My Next 30 Years Living With Epilepsy

At the high school where I teach, students wear shirts that say, “You are stronger than you think.” Besides having epilepsy, I have dyslexia fueled by paranoia, so that the first few times I read the shirt, I thought it said,

You are STRANGER than you think.

As a person who has lived with epilepsy the last 30 years, I am probably a little stranger than I think I am. I do not always play by the same rules as everyone else, because I am unable to do so. The rules were not designed for people like me, so I have been forced to go my own way. In my effort to fit in, I have become strange. I am stranger than I think… but here is the joke. Everyone is a stranger. Everyone is different. It is as if we are, to paraphrase a Jack Johnson song “Stranger Together.”

The 2009 Camp Coelho Summer Camp for children with epilepsy occurred at Camp Wawona in Yosemite. (bryan farley)

When I had my first seizure 30 years ago, I was a high school student. I was traumatized. Five years ago, I wrote about the struggle on the 25 year anniversary when I began to accept living with epilepsy. I was also aware that I was beginning to experience a transition. I was beginning to feel grateful.

My Next 30 Years-3061

I have also become stronger. Besides the scars on my knuckles from fighting an invisible foe, I have become stronger from living daily with epilepsy medication. When I was sixteen, I took barbiturates two times a day. I have taken medication two times a day every day for 30 years. Those of us with epilepsy often discuss how we become stronger because we get up after we fall. I became stronger because I got up when I was medicated. I built stamina. How bout you?

 (bryan farley)

I have become a lucky old son these first 30 years of having epilepsy. I do not know what more I could have wanted. Tonight I spent the evening with my kids. Today I was listening to music and I realized that I have photographed many of the performers that I was hearing on my radio. Because I have experienced trauma, people trust me with secrets that they would not share with their therapists. I have some of the best friendships… people who have been with me for more than 30 years, people I trust with my secrets.

I wanted to say more, but I am tired. I want to go to sleep so that I can start “my next 30 years.”

I owe much to so many. Thank you to all my friends for keeping me alive and well.

2 Responses to “My Next 30 Years Living With Epilepsy”

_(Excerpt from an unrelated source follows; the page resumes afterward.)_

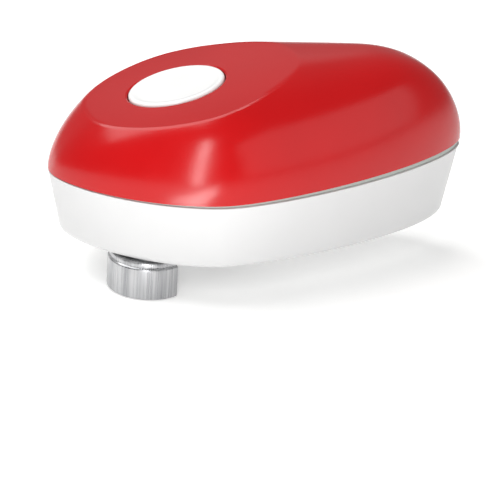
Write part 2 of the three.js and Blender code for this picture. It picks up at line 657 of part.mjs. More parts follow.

  1. Alice J Pierson-Knapp says:

    Hi there,
    I so appreciate how you are living your life!
    love you

  2. bryan farley says:

    Mom,

    You are welcome. I have had a good life and I hope to continue appreciating my life. I spent the day with my students and kids. I told each of my six classes that it was the 30th anniversary and that I was grateful and fortunate to be their teacher. I also told my own children that it was a special day.

    I had been thinking that I would write a better post commemorating “the day” but I spent the time living it. I still wrote two other posts so I wrote more than it might appear. I also have more to say in the future. Who knows what I will say in the next few years? Much has changed recently.